Cesare Pavese, Diálogos com Leucó. Tradução de José Colaço Barreiros. Assírio & Alvim. Abril de 2007.

Comentários

Linda, a citação, em jeito de reduto essencial ou arte poética desta obra. Por outro lado, aproveitando as tuas palavras de há pouco e descobrindo isto (com alguma perplexidade), creio que podiam colocar o Tiago Guedes, em jeito de Íxion, antagonista impertinente, a desafiar (pelo menos) todos os convidados no final das sessões (diálogos depois do fim, pois). https://leffest.com/filmes/dialogos-depois-do-fim-filme-e-serie
Não resisto, não sabendo se serei muito vero(s)símil (ou eloquentemente sentencioso e frágil?), mas… (citando Ozu) se isto é a fase de pós-produção (com direito a esta súmula) nem quero (lá está, frágil e sentencioso que sou) saber ou perguntar por onde começou (embora apostando, bruxo, que terá que ver com a Tirésias):

“Em pós-produção
Diálogos escritos por Pavese, eloquentes e ao mesmo tempo sentenciosos e frágeis, mas inverossímeis, entre deuses humanizados, semi-deuses, heróis e outras figuras pagãs da mitologia grega, que questionam, através do imaginário dos mitos gregos, a sociedade do homem contemporâneo.
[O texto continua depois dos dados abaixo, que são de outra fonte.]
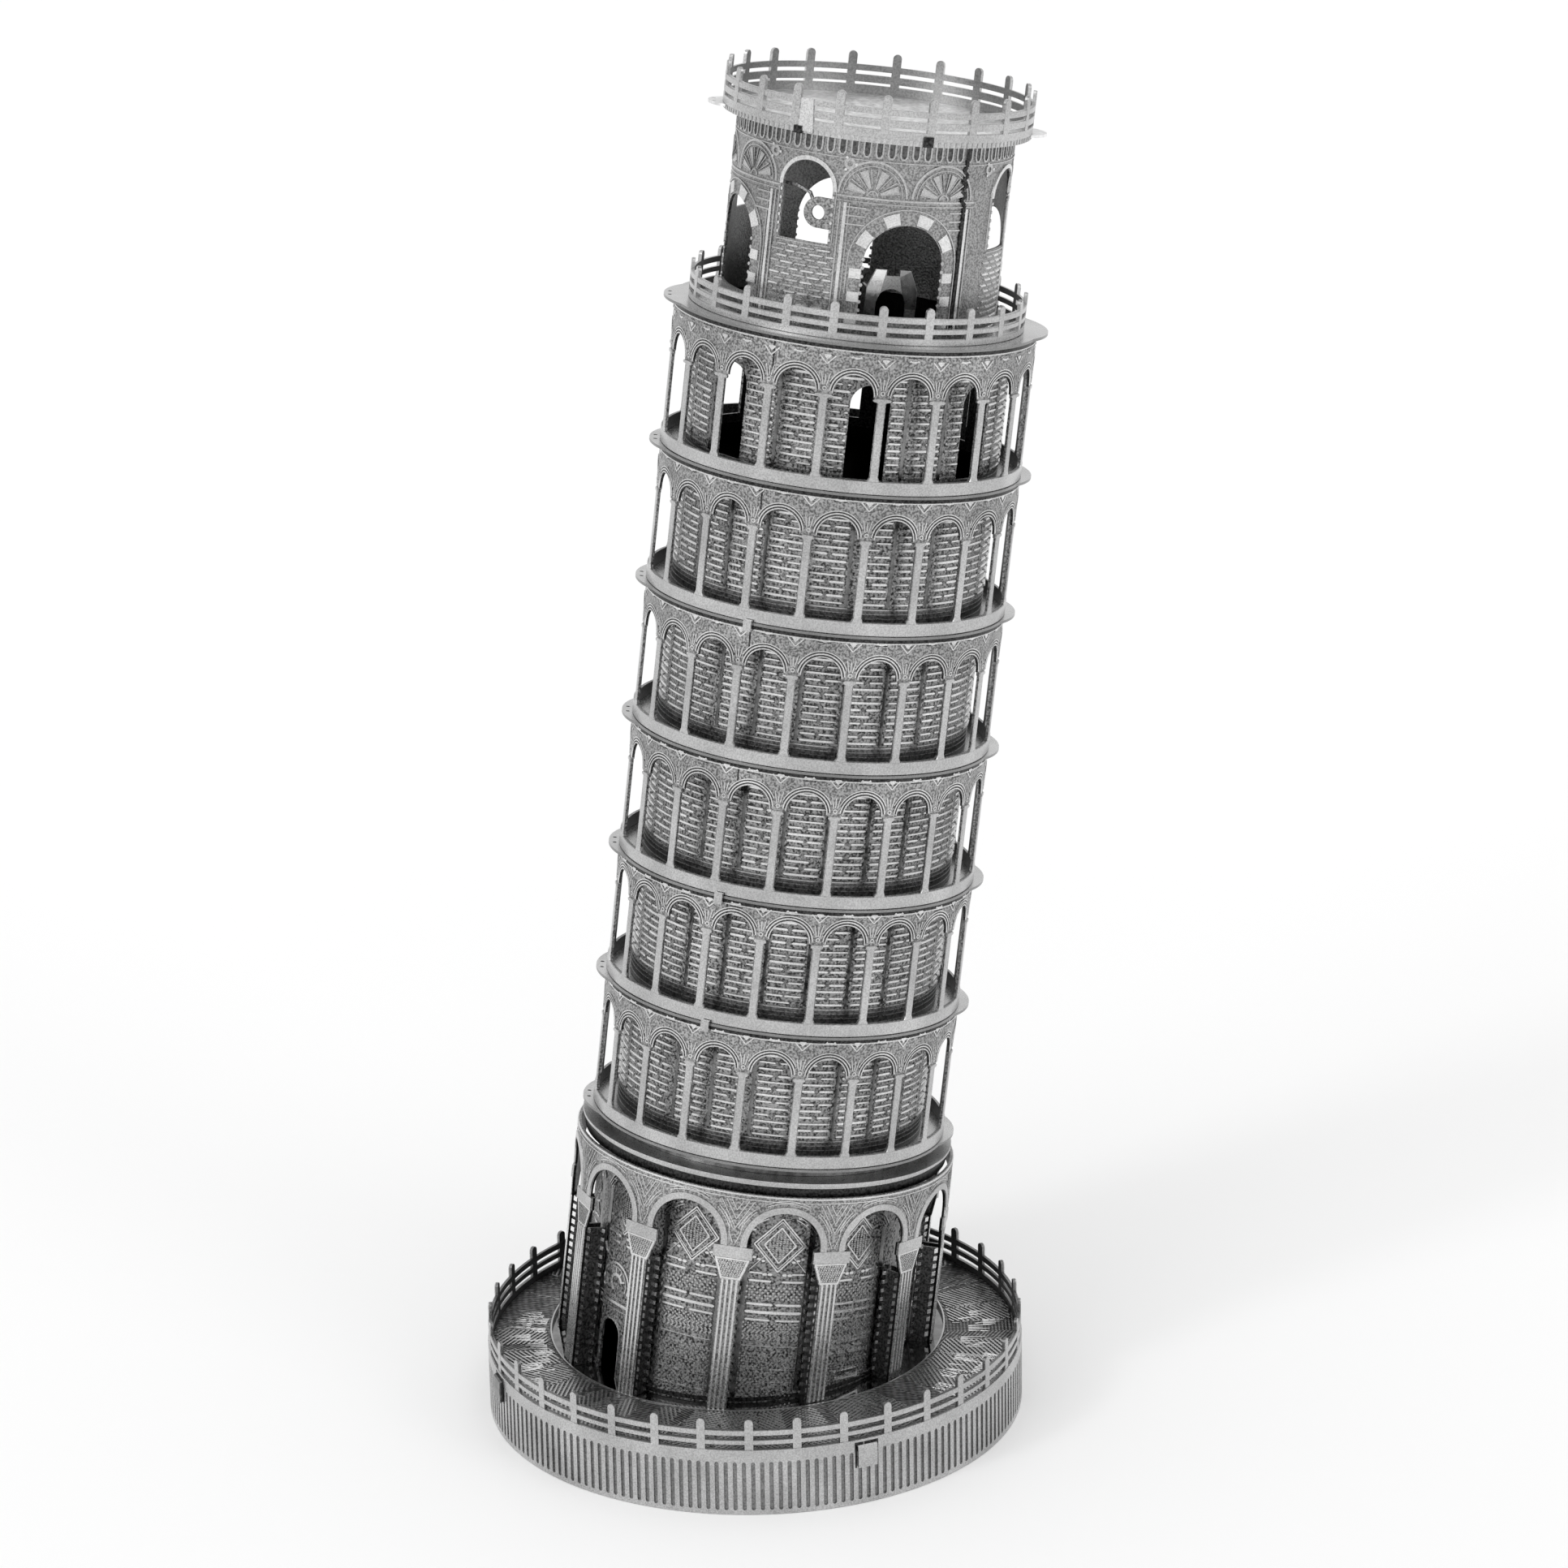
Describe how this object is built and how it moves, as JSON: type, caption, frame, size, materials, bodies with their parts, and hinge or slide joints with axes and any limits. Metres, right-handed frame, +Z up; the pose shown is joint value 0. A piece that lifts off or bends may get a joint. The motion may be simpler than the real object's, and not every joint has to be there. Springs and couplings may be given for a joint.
{
  "type": "leaning bell tower model",
  "caption": "Desk souvenir of a leaning round bell tower with arcaded galleries on a railed plinth, folded from thin etched steel sheet.",
  "frame": {"origin": "centre of the plinth's lower edge, on the surface the model stands on", "axes": "+Z up, -Y the front seen first, +X the side that the tower leans to"},
  "size_m": [0.0437, 0.0426, 0.1034],
  "materials": {
    "bright_steel": "smooth satin",
    "etched_steel": "half-etched, grainy",
    "plate_steel": "satin with etched pattern",
    "dark_steel": "shaded inner sheet"
  },
  "bodies": {
    "root": {"plinth_band_front": "bright_steel", "plinth_band_back": "bright_steel", "plaza_disc": "plate_steel", "basin_floor": "plate_steel", "basin_collar": "bright_steel", "ground_wall": "etched_steel", "ground_arcade": "etched_steel", "cornice_skirt": "plate_steel", "cornice_plate": "plate_steel", "cornice_setback": "dark_steel", "gallery_1_deck": "plate_steel", "gallery_2_deck": "plate_steel", "gallery_3_deck": "plate_steel", "gallery_4_deck": "plate_steel", "gallery_5_deck": "plate_steel", "gallery_6_deck": "plate_steel", "gallery_1_wall": "etched_steel", "gallery_2_wall": "etched_steel", "gallery_3_wall": "etched_steel", "gallery_4_wall": "etched_steel", "gallery_5_wall": "etched_steel", "gallery_6_wall": "etched_steel", "gallery_1_arcade": "etched_steel", "gallery_2_arcade": "etched_steel", "gallery_3_arcade": "etched_steel", "gallery_4_arcade": "etched_steel", "gallery_5_arcade": "etched_steel", "gallery_6_arcade": "etched_steel", "belfry_deck": "plate_steel", "gallery_railing": "bright_steel", "belfry_wall": "etched_steel", "bell_frame": "bright_steel", "bell_ring": "etched_steel", "top_deck": "plate_steel", "top_railing": "bright_steel", "seam_clips": "bright_steel"}
  },
  "joints": []
}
Fora de um dado tempo e espaço, e portanto, como os mitos, sempre actuais.”
c disse…
Oh, não! estamos tramados.


Esta advertência foi escrita por Pavese no seu diário como prefácio aos Diálogos e depois incorporada nos próprios Diálogos. É curta, mas muito importante.
c disse…
Mal tenha tempo, publico-a na íntegra.